Now, if the breeder’s permit was allowed to go into effect (it was unanimously approved last year by the board of commissioners), all LaHue would have to do is ask irresponsible pet owner if he had a breeder’s permit ordinance for his/her dog that has not been neutered. No? Boom, fine handed down, case closed, slam dunk. Irresponsible pet owner thinks twice about letting dog run loose, there’s one less problem dog in the county and the county begins to see progress. Irresponsible pet owner loses.
Another argument made at the most recent meeting when it was decided to start the process of repealing the breeder’s permit ordinance was that state law prohibits what the ordinance says, so it would be an ‘illegal’ ordinance to enforce and residents could sue the county over it. Not true. Any city, town or county within the state can implement laws, ordinances or regulations more strict than the state laws and be perfectly within its right to do so for its city, town or county. It cannot, however, implement laws that are less strict than state laws.
And finally, the last, and strongest, argument against the breeder’s permit law is that it creates an added burden to the taxpayers and law-abiding residents to have to register for a free breeder’s permit.

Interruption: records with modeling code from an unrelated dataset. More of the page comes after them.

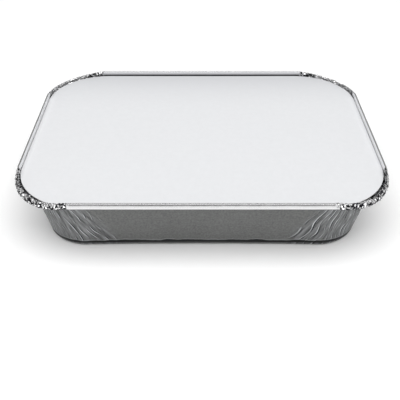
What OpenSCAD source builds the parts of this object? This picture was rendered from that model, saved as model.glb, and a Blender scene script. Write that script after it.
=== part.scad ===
// Foil food container with a board lid: a shallow rectangular tray pressed from
// one sheet of thin aluminium foil, and a flat lid of white board that lies on
// the tray's flange, inside the upright lip.
// Millimetres, +Z up. The origin is on the floor, under the middle of the tray.

/* [Tray] */
// Width over the rim, along X
tray_w = 228; // [190:1:260]
// Length over the rim, along Y
tray_l = 172; // [150:1:220]
// Height from the floor to the top of the rolled edge
tray_h = 44; // [34:0.5:60]
// Radius of the rim's corners, outside
corner_r = 37; // [34:0.5:48]
// Thickness of the foil
foil_t = 0.1; // [0.08:0.01:0.16]
// How far the wall's foot stands inside the rim, on every side
base_inset = 16; // [13:0.5:19]
// Radius of the corners at the wall's foot
base_corner_r = 26; // [22:1:32]
// Radius of the bend between the base and the wall
base_bend_r = 2.6; // [1.5:0.1:3.5]

/* [Rim] */
// Width of the flat flange that the lid lies on
flange_w = 7; // [5:0.5:9]
// Height of the upright lip over the flange's underside
lip_h = 4.2; // [3.4:0.1:6]
// How far the lip leans out from its root to its rolled edge
lip_lean = 0.15; // [0:0.05:0.6]
// Width of the flat top of the edge that is rolled outwards over the lip
roll_top_w = 1; // [0.8:0.1:1.6]
// How far the rolled edge comes down outside the lip
roll_drop = 2.9; // [2:0.1:3.2]
// Slant of the rolled edge's outside, in degrees from upright
roll_slant = 25; // [10:1:35]
// Radius of the bends on either side of the flange
flange_bend_r = 0.4; // [0.3:0.1:0.8]

/* [Base] */
// Width of the flat ring that the tray stands on
foot_w = 5; // [3:0.5:6]
// Height of the pressed panel over the foot ring
panel_rise = 1.4; // [0.6:0.1:2.5]
// Width of the slope from the foot ring up to the panel
panel_slope_w = 2; // [1:0.5:3]

/* [Pleats] */
// Number of pleats pressed into each corner
pleats = 20; // [12:1:22]
// How far a pleat stands in or out of the wall at its top
wall_pleat = 0.42; // [0.1:0.02:0.6]
// How far a pleat dips below the flange
flange_pleat = 0.36; // [0.1:0.02:0.6]
// How far a crimp pulls the lip inwards
lip_crimp = 0.5; // [0.1:0.05:0.6]

/* [Lid] */
// Thickness of the board
lid_t = 0.5; // [0.3:0.05:0.8]
// Clearance from the lid's edge to the bend at the foot of the lip
lid_gap = 0.1; // [0.1:0.1:2]
// How much rounder the lid's corners are than the rim's
lid_corner_more = 3; // [3:0.5:8]

/* [Hidden] */

foil_colour = [0.72, 0.73, 0.74];
board_colour = [0.93, 0.93, 0.94];
round_faces = 96;

// The foil's middle line is what the section follows
flange_z = tray_h - lip_h + foil_t / 2;
foot_z = foil_t / 2;
panel_edge = base_inset + base_bend_r + foot_w + panel_slope_w;

// Radii of the bends on top of the rolled edge, and of the one that turns its foot in,
// which goes on past upright by this many degrees
roll_bend_r = 0.4;
roll_foot_r = 0.35;
roll_foot_turn = 60;
// The wall's pleats start at this share of its height and grow to its top
pleat_start = 0.35;
pleat_start_depth = 0.3;

// Unit vector from one point of the section towards another
function toward(from, to) = (to - from) / norm(to - from);

// Points of a round bend of radius r at corner b of the line a, b, c
function bend(a, b, c, r, steps) =
    let(
        back = toward(b, a),
        on = toward(b, c),
        half = acos(back * on) / 2,
        centre = b + (back + on) / norm(back + on) * r / sin(half),
        start = b + back * r / tan(half),
        end = b + on * r / tan(half),
        arm = start - centre,
        side = (end - centre) - arm * ((end - centre) * arm) / (r * r),
        turn = 180 - 2 * half
    )
    [for (i = [0 : steps])
        centre + arm * cos(turn * i / steps) + side / norm(side) * r * sin(turn * i / steps)];

// Half section of the foil's middle line, as [inset from the rim, height]
roll_foot = [foil_t / 2 + roll_foot_r, tray_h - roll_drop];
function foot_point(a) = roll_foot + roll_foot_r * [-cos(a), sin(a)];
slant_foot = foot_point(roll_slant);
shoulder_z = tray_h - foil_t / 2;
shoulder = [slant_foot[0] + (shoulder_z - slant_foot[1]) * tan(roll_slant), shoulder_z];
lip_top = shoulder + [roll_top_w, 0];
flange_outer = [lip_top[0] + lip_lean, flange_z];
wall_head = flange_outer + [flange_w, 0];
wall_foot = [base_inset, foot_z];
foot_inner = [base_inset + base_bend_r + foot_w, foot_z];
panel_corner = [panel_edge, foot_z + panel_rise];

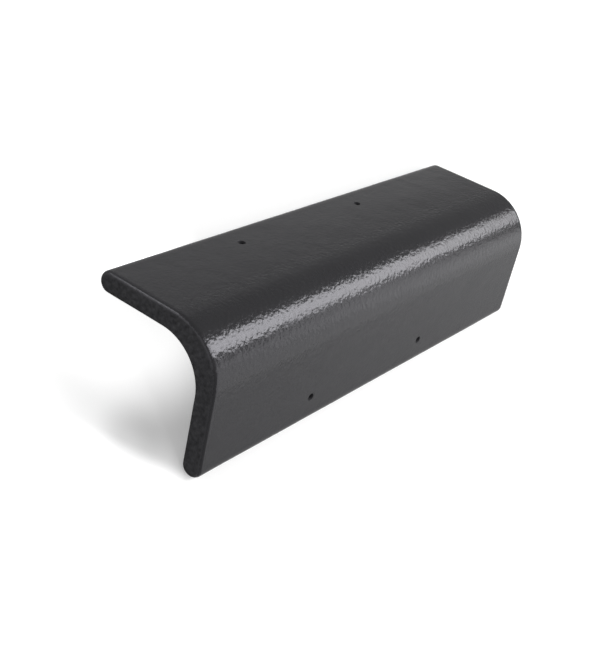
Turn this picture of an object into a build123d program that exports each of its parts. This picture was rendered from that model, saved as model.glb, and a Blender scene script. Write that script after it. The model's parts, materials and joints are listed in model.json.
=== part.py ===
from build123d import *
from math import cos, radians, sin
import os

# Concrete angle ridge tile, standing on its two long edges.
# The ridge runs along X, +Z is up, and the origin is on the ground under the middle of the tile.

# Driving dimensions, in millimetres and degrees
length = 450.0
angle_between_wings = 90.0
wing_width = 118.0
wing_thickness = 17.5
outer_bend_radius = 44.0
inner_bend_radius = 37.0
end_arris = 4.0
nail_hole_diameter = 4.5
nail_hole_from_edge = 24.8
first_hole_from_end = 125.5
second_hole_from_end = 167.5

# Directions in the cross-section, for the wing on the +Y side
half_angle = radians(angle_between_wings / 2)
down_wing = Vector(sin(half_angle), -cos(half_angle))
out_of_wing = Vector(cos(half_angle), sin(half_angle))

# The long edges are fully rounded, from one face of the wing to the other
edge_radius = wing_thickness / 2
straight_wing = wing_width - edge_radius

# The outer faces of the wings would meet in a sharp corner above the rounded crown.
# Its height puts the lowest point of each rounded long edge on the ground.
corner_height = straight_wing * cos(half_angle) + edge_radius * sin(half_angle) + edge_radius
outer_corner = Vector(0, corner_height)
inner_corner = outer_corner - Vector(0, wing_thickness / sin(half_angle))
outer_end = outer_corner + down_wing * straight_wing
inner_end = outer_end - out_of_wing * wing_thickness
edge_middle = outer_corner + down_wing * wing_width - out_of_wing * edge_radius


def other_side(point):
    """The same point of the cross-section on the wing opposite."""
    return Vector(-point.X, point.Y)


with BuildPart() as ridge_tile:
    # Cross-section: two straight wings and a crown that is thicker than they are,
    # because its inner and outer bends don't share a centre
    with BuildSketch(Plane.YZ):
        with BuildLine():
            FilletPolyline(
                other_side(outer_end), outer_corner, outer_end, radius=outer_bend_radius
            )
            FilletPolyline(
                other_side(inner_end), inner_corner, inner_end, radius=inner_bend_radius
            )
            ThreePointArc(outer_end, edge_middle, inner_end)
            ThreePointArc(*[other_side(point) for point in (outer_end, edge_middle, inner_end)])
        make_face()
    extrude(amount=length / 2, both=True)

    # Softened arrises round both cast ends
    ends = ridge_tile.faces().filter_by(Axis.X)
    fillet(ends.edges(), radius=end_arris)

    # Two nail holes near the long edge of each wing, square to its face
    hole_stations = (first_hole_from_end - length / 2, length / 2 - second_hole_from_end)
    hole_row = outer_corner + down_wing * (wing_width - nail_hole_from_edge)
    for side in (1, -1):
        face_of_wing = Plane(
            origin=(0, side * hole_row.X, hole_row.Y),
            x_dir=(1, 0, 0),
            z_dir=(0, side * out_of_wing.X, out_of_wing.Y),
        )
        with Locations(face_of_wing):
            with Locations(*[(station, 0) for station in hole_stations]):
                Hole(radius=nail_hole_diameter / 2, depth=2 * wing_thickness)

ridge_tile.part.label = "ridge_tile"

os.makedirs("parts", exist_ok=True)
export_step(ridge_tile.part, "parts/ridge_tile.step")
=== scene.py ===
import json
from math import cos, radians, sin, tan

import bmesh
import bpy
import numpy as np
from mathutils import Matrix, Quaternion, Vector


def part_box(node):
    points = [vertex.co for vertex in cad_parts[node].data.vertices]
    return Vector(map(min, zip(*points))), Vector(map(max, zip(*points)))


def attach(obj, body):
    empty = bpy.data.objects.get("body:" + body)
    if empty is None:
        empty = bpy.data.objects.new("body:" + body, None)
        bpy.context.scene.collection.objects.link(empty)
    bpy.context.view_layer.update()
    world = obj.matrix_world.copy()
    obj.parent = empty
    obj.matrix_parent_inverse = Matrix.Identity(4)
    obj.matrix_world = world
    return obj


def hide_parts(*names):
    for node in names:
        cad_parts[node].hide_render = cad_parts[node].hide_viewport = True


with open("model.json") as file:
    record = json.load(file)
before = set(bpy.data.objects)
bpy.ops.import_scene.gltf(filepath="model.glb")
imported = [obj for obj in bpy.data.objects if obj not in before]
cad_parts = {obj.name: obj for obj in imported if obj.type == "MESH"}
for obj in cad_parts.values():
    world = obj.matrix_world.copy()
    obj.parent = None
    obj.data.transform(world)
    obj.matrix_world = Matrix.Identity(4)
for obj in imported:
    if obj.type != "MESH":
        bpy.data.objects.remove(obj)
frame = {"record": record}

scene = bpy.context.scene
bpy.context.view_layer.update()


# Camera: close above the near end, looking down along the ridge, and turned on its side,
# because the tile stands on both long edges here and the picture holds it by one wing.
camera_place = Vector((-0.7346, -0.0086, 0.6140))
camera_aim = Vector((-0.0912, -0.0095, 0.0402))
camera_roll = radians(66.001)
camera_lens = 62.218
camera_film = 36.0
camera_sight = 30.0

bpy.ops.object.camera_add(location=camera_place)
camera = bpy.context.object
camera.name = "camera"
camera.data.lens = camera_lens
camera.data.sensor_width = camera_film
camera.data.clip_end = camera_sight
camera.rotation_mode = "QUATERNION"
level_view = (camera_aim - camera_place).to_track_quat("-Z", "Y")
camera.rotation_quaternion = level_view @ Quaternion((0, 0, 1), camera_roll)
scene.camera = camera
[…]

A man at the last meeting explained his situation with a dog, neither spayed nor neutered, at home that just sits in the house and watches TV all day, causing no harm to anyone. He said he shouldn’t have to go out of his way to get a permit for that. And I agree. Here’s my advice to him, and other law-abiding responsible pet owners if the breeder’s permit was implemented: don’t get the permit. Go about doing what you’ve always done as a responsible pet owner and you’ll never hear or see animal control. Animal control doesn’t care about you; you are not the problem. Are you breaking the law by not having a breeder’s permit and owning a dog that’s not spayed or neutered? Technically, yes, but you are also breaking the law when you go one mile per hour over the speed limit.
This is how the breeder’s permit was presented last year to the commissioners, where it received unanimously support.
It just takes one of you to vote to advertise the ordinance and let it come into law. You could even put a sunset clause for it to end after a certain time period. That would, at least, give animal control a good time frame to see if the breeder’s permit law helps, as it has in other areas of the country.
Obviously, the current system is not working. What’s the harm in trying?